Given the bar’s proximity to hotels — not to mention its location inside the Mosser Hotel — as well as the Moscone Center and downtown offices, the Harlequin represents an important opportunity to help downtown grow and to change the narrative surrounding San Francisco, Chen says. “There’s so many great things about the city,” Chen says, “but I feel like the national focus is on the negative. Our hope is to show that there are people still opening restaurants in downtown.”
For the drink menu, the Harlequin team wanted cocktails that are “fun and unique, but not unapproachable,” Chen says. With that, the team focused on relatable drinks that read as distinctive, but with recognizable ingredients.
There are mainstays such as an Old Fashioned or the unavoidable espresso martini, but there’s also the rum-based Ube Colada, featuring touches of ube, coconut, and pineapple flavors, with a tart touch of lime.

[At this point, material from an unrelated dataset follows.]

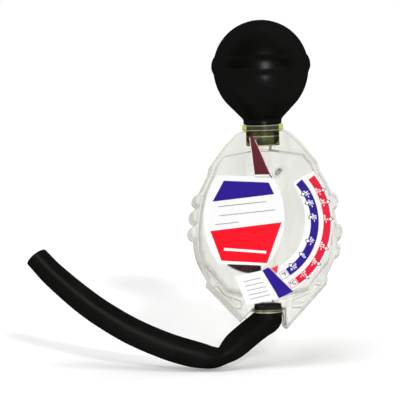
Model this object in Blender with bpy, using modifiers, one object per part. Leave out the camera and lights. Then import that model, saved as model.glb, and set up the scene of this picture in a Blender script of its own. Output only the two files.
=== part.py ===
"""Dial-type antifreeze tester: clear welded body, squeeze bulb, suction hose and swinging float.

The body stands upright with its dial facing -Y. The origin lies on the flat back of the body, on
the line through its neck and its hose socket. All lengths are in metres.
"""

import math

import bmesh
import bpy
from mathutils import Matrix, Vector

# Clearances and construction
GAP = 0.0003
ADHESIVE = 0.0001
OVERRUN = 0.001
MERGE = 0.00001
ROUND_STEPS = 40
SMALL_ROUND_STEPS = 20

# Clear body
BODY_DEPTH = 0.024
BODY_TOP = 0.0467
BODY_BOTTOM = 0.0527
BODY_HALF_WIDTH = 0.0360
FACE_THICKNESS = 0.0025
WALL_THICKNESS = 0.0026
EDGE_ROUNDING = 0.0006
upper_flank_shares = [
    (0.356, 0.976), (0.537, 0.835), (0.746, 0.630), (0.774, 0.540),
    (0.864, 0.415), (0.915, 0.321), (0.966, 0.120),
]
lower_flank_shares = [
    (1.000, 0.066), (0.997, 0.228), (0.960, 0.351), (0.921, 0.408), (0.864, 0.484), (0.825, 0.535),
]
wing_corner_shares = (0.847, 0.584)
chin_corner_shares = (0.282, 1.000)

# Grip beads on the two edges: place as a share of the body's top, and size as a share
BEAD_HALF_HEIGHT = 0.0038
BEAD_PROUD = 0.0030
bead_arc_shares = (-1.0, -0.92, -0.7, -0.38, 0.0, 0.38, 0.7, 0.92, 1.0)
right_bead_shares = [(0.220, 1.00), (-0.126, 0.90), (-0.330, 0.72)]
left_bead_shares = [(0.265, 0.90), (0.092, 1.00), (-0.092, 1.00)]

# Chamber
NECK_FLOOR = 0.0027
CHIN_HEIGHT = 0.0147
chamber_floor_shares = [(0.860, 0.390), (0.666, 0.550), (0.565, 0.645)]
pocket_foot_shares = (0.310, 0.716)
POCKET_DEPTH = 0.0050
POCKET_WALL = 0.0016

# Welding rib on the back half, in a groove of the front half
RIB_INSET = 0.0009
RIB_WIDTH = 0.0008
RIB_HEIGHT = 0.0012

# Bulb, with its plug and collar
BULB_RADIUS = 0.0240
BULB_BELLY_DEPTH = 0.0259
BULB_WALL = 0.0026
BULB_CONE_START = math.radians(46.2)
RIDGE_PROUD = 0.0010
RIDGE_RAISE = 0.0010
RIDGE_RISE = 0.0051
RIDGE_FALL = 0.0040
# Soft moulding ridge: height as a share of its rise or fall, and how proud it stands there
ridge_shares = [
    (1.0, 0.0), (0.86, 0.42), (0.50, 0.86), (0.0, 1.0), (-0.42, 0.76), (-0.75, 0.28), (-1.0, 0.0),
]
BULB_NECK_RADIUS = 0.00965
BULB_NECK_HEIGHT = 0.0024
BULB_NECK_FILLET = 0.0008
PLUG_RADIUS = 0.00815
PLUG_LENGTH = 0.0105
PLUG_BORE_RADIUS = 0.0033
PLUG_GROOVE_DEPTH = 0.0006
PLUG_GROOVE_WIDTH = 0.0007
plug_groove_shares = (0.33, 0.56)
COLLAR_RADIUS = 0.0104
COLLAR_HEIGHT = 0.0028
COLLAR_ROUNDING = 0.0005
NECK_PASSAGE_RADIUS = 0.0045

# Hose, with its socket and collar
HOSE_RADIUS = 0.0067
HOSE_BORE_RADIUS = 0.0033
HOSE_SOCKET_DEPTH = 0.0028
SOCKET_MOUTH_HEIGHT = 0.0087
HOSE_COLLAR_WALL = 0.0014
HOSE_COLLAR_HEIGHT = 0.0016
HOSE_COLLAR_SEAT = 0.0004
HOSE_PASSAGE_RADIUS = 0.0033
RELIEF_LEFT = 0.0185
RELIEF_MARGIN = 0.0008
HOSE_POINTS = 36
# The hose's line, from the middle of the socket's mouth
HOSE_ROUTE = [
    (0.0000, 0.0000, -0.0023), (-0.0009, 0.0000, -0.0050), (-0.0045, 0.0000, -0.0083),
    (-0.0099, -0.0001, -0.0125), (-0.0158, -0.0003, -0.0173), (-0.0216, -0.0006, -0.0219),
    (-0.0283, -0.0010, -0.0244), (-0.0354, -0.0014, -0.0233), (-0.0429, -0.0018, -0.0213),
    (-0.0504, -0.0021, -0.0188), (-0.0582, -0.0024, -0.0156), (-0.0658, -0.0026, -0.0121),
    (-0.0735, -0.0027, -0.0080), (-0.0813, -0.0028, -0.0031), (-0.0889, -0.0028, 0.0021),
    (-0.0969, -0.0028, 0.0085), (-0.1045, -0.0027, 0.0152), (-0.1111, -0.0026, 0.0215),
    (-0.1156, -0.0025, 0.0266), (-0.1178, -0.0025, 0.0291),
]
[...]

There’s also a sizable wine menu featuring local and international options, and brews on draft, plus a handful of nonalcoholic options.
They’re meant to feel just as special as any other cocktail on the menu, such as the Phoenix Rising, which is made with a strawberry-chile shrub and ginger beer. It’s another note they’re taking from lessons learned at Members Only, putting thought into their nonalcoholic options in the spirit of inclusivity, Chen says.